The Last Day of Woolworth in Penge High St 2008
After helping out on events, running workshops and the general clearing up of crisps trodden into the carpet, I can only think - it must be there in the writing, i.e. the printed, the holdable and then equally, the spoken, audible word. We all know you open up a book and find new lives and other worlds, and the same goes for when you use a K****e, but, the other day my friend's mum said that everything her husband downloads will be only 99p. He tries before he buys from the free pages, but really he'll get anything as long as it's on special offer. We've got one of those shops opening up Crystal Palace where Blockbusters used to be. Random, strange and enticingly foreign as these 99p shops may be, they are the physical spaces that have taken over from where Woolworths died. At least with a Woolworths you trusted that it only sold you what you wanted.

Books will bend your shelves
In a bookshop, when you hold a book, it will suggest, 'I dare you to try me.' Over and over, their spines are like fighters, or dancers, back to back, shoulder to shoulder. For the lucky ones their faces are turned outwards. The artwork (their brave fronts) pushes to convey their insides, like someone trying to show the complexity of their personality through their new coat.
When in a bookshop you look up from the page, maybe over at the counter, you might approach it and perhaps ask a question thereby allowing yourself to feel exposed. While talking you can't g****e to check the correctness of your responses, or to see if your memory is correct. You can feel passionate then blush, or inspired then energised or confused, or, the other extreme, you can confirm your learnedness and have that discussion leaving as fully plumped as a pigeon.

'Paradise' - do not read in a bar.
It is here, in the bookshop that things happen, physically. The book in your hand is not actually what you came in for, and you know you don't have any more space on your shelves and only enough money for a book or a bottle of wine, but you take it, because it is meant for you, today (besides there's a bottle of ginger wine under the sink). A book can be read in the bath, on a beach or on a lilo, you can put your finger in it, see how far you have to go, (or worse - how few pages you have left) write a message in it, drop coffee over it and still it will survive. It can do the rounds amongst friends and it can be waiting for you in a library for years. I have had books from lovers and strangers, friends but never foes. I have found them at hotels, on trains and in planes. I once used a novel to stop my face from getting sunburnt.
On the displays in the bookshop, I have watched books curl with the moisture from the rain then shrink with the dryness of the sun, over and over, open then shut.

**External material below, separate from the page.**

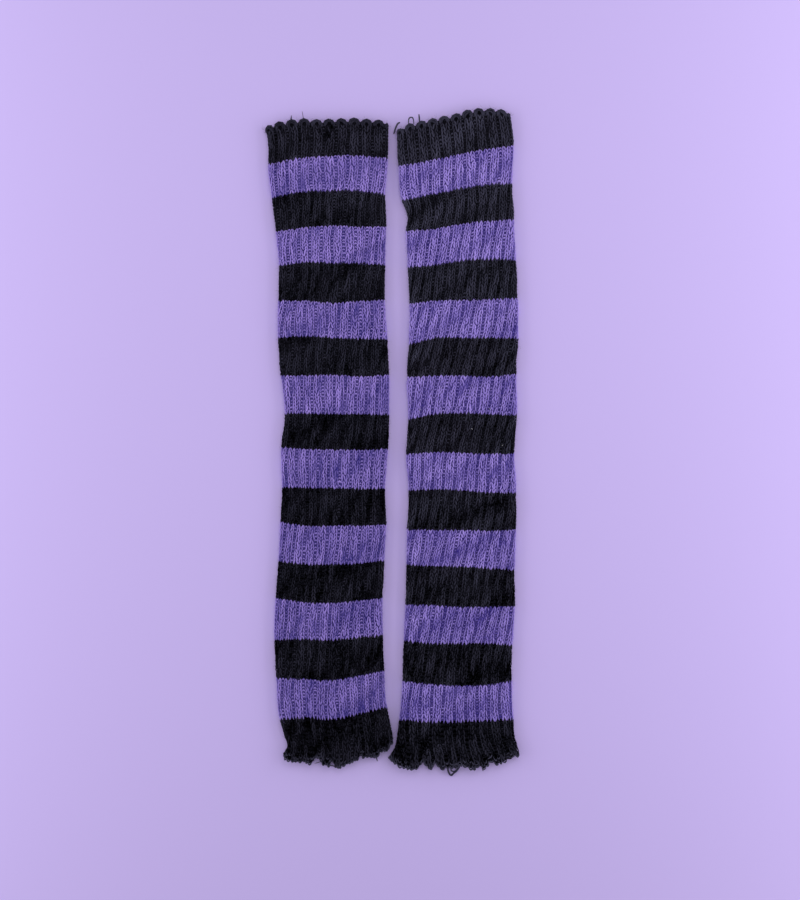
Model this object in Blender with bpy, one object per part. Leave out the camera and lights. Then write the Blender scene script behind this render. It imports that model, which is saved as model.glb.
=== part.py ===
"""A pair of striped rib-knit leg warmers, laid flat side by side.

Each one is a single knitted tube, open at both ends and pressed flat: the front panel lies
on the back panel, joined by a rounded fold down each side. The ribs stand up on the front
and round the folds, and the underside rests flat. The top ends in the scallops of the
cast-on, the bottom in a loose, ruffled cast-off.

Frame: X to the right, Y towards the tops, Z up, origin under the middle of the pair.
"""

import bpy
import numpy as np

MM = 0.001

# The knit, counted in ribs, wales (columns of stitches) and courses (rows of stitches)
RIBS_ROUND = 22
WALES_PER_RIB = 3  # one sunk wale, then two raised ones
COURSES_PER_BAND = 11
BANDS = 17  # every second one is violet, and both ends are dark
WALES_ROUND = RIBS_ROUND * WALES_PER_RIB
LAST_COURSE = BANDS * COURSES_PER_BAND

# The cloth, in millimetres
BACK_WALL = 2.3
FRONT_WALL = 2.9  # on the raised wales
SIDE_WALL = 2.7
PANEL_GAP = 0.4  # between the two panels
RIB_DEPTH = 0.9  # how far the sunk wale lies below the raised ones
RIBS_FADE = (-0.9, -0.2)  # between these Z of the outward normal, towards the flat underside
FOLD_PUFF = 0.6  # how much thicker the tube is beside its folds
FOLD_PUFF_REACH = 9.0
FLAT_THICKNESS = BACK_WALL + PANEL_GAP + FRONT_WALL

# The two ends, in millimetres, with their reach in courses
EDGE_ROUNDING = 0.7
EDGE_COURSES = 0.6
SCALLOP_RISE = 1.2  # of the raised wales, and as much fall of the sunk one
SCALLOP_COURSES = 3.0
RUFFLE_COURSES = 6.0

# Sections along the tube and points round its plain inside
SECTIONS_PER_BAND = 3
HEM_SECTIONS = (179.5, 182.0, 184.5, 186.4)
INNER_POINTS = 16

# Five places across a tube, at which a row of the tables gives the height of its course
PLACES_ACROSS = (0.0, 0.25, 0.5, 0.75, 1.0)

# One row for each change of yarn, with the two ends and one row in the hem. All but the
# course number is in millimetres: the X of the left and right folds, the Y of that course at
# the five places across, and how far the ribs have wound to the right round the tube.
LEFT_COURSES = (
    # course, left, right, y_left, y_2nd, y_mid, y_4th, y_right, wound
    (0, -116.5, -2.5, 287.5, 293.5, 293.5, 294.0, 292.0, 0.0),
    (11, -114.5, -3.0, 253.0, 257.5, 259.5, 260.0, 257.5, 0.0),
    (22, -110.5, -5.5, 221.5, 226.0, 227.0, 227.5, 224.0, -1.5),
    (33, -107.0, -4.5, 190.0, 193.0, 195.0, 194.0, 192.5, -4.0),
    (44, -105.0, -5.5, 158.5, 161.0, 160.0, 160.5, 159.0, -6.5),
    (55, -105.0, -6.5, 125.5, 126.0, 125.5, 125.5, 126.5, -8.5),
    (66, -105.0, -3.5, 92.0, 93.5, 92.5, 91.0, 91.0, -12.0),
    (77, -102.5, -2.5, 57.5, 57.5, 58.0, 56.5, 58.0, -15.5),
    (88, -99.0, -1.0, 22.5, 22.5, 22.0, 22.0, 22.5, -18.0),
    (99, -102.0, -3.0, -8.5, -10.0, -10.5, -11.0, -10.5, -19.0),
    (110, -102.0, -5.5, -45.0, -46.0, -46.0, -46.5, -45.5, -19.0),
    (121, -103.5, -5.5, -77.5, -80.5, -80.5, -80.5, -79.5, -19.5),
    (132, -105.5, -7.5, -113.0, -115.5, -116.0, -115.0, -112.5, -21.0),
    (143, -107.5, -8.5, -147.0, -150.5, -151.5, -149.5, -146.5, -23.0),
    (154, -109.0, -9.0, -184.5, -185.0, -185.5, -183.5, -181.0, -25.0),
    (165, -106.5, -6.5, -220.0, -221.0, -222.0, -219.5, -214.0, -28.0),
    (176, -104.0, -4.0, -257.5, -257.5, -258.0, -253.0, -247.5, -30.0),
    (182, -100.0, 0.0, -276.0, -279.0, -281.0, -275.5, -266.0, -31.5),
    (187, -99.5, 2.5, -293.5, -299.0, -303.0, -295.0, -281.5, -33.0),
)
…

Then there's the other function of bookshops: the space for thinkers, writers and wannabe writers.  I know how some people start to behave in bookshops, I've done it myself; they linger, they like to listen to the conversation between the person behind the counter and the person in front, to look at the synopsis on the back-sides of books and wonder 'How did they do that?' or 'Why?' 'Is it any good or is it just hype?' 'Is it shit?' 'Am I shit?' 'And am I angry because it looks shit, or because I know it isn't and I feel this because they have been published and I haven't?' In a bookshop you can say you thought that a novel was rubbish and someone else will chip in to disagree with you. In a bookshop there will be no internet trolls to hurt you when you have said what you think. We're not talking about just another review on A****n here. People will join in and people will spar. And this is good because you have to try to quantify your thoughts into words, in real time, and have an opinion, use actual speech to someone's face, or you will just lose face. On the spot. That's it! It's about being on the spot. Not hiding in a dressing gown with a screen heating up your lap, like a replacement cat, but being here, turning up, being who you can be or are, with the weight of the books all around you. It is the positive pressure to be better, read better, think bigger (or smaller with more detail) write with more knowledge. Get off your arse. Write something in the bookshop on paper, on a postcard, with a pen and leave it for me.


Come in, touch a book, give it a sniff and talk about it, or not talk, remain silent until you are ready to talk. Come back, buy it, come back. Talk. Think. Talk.

Because here in the Bookshop you are live on air!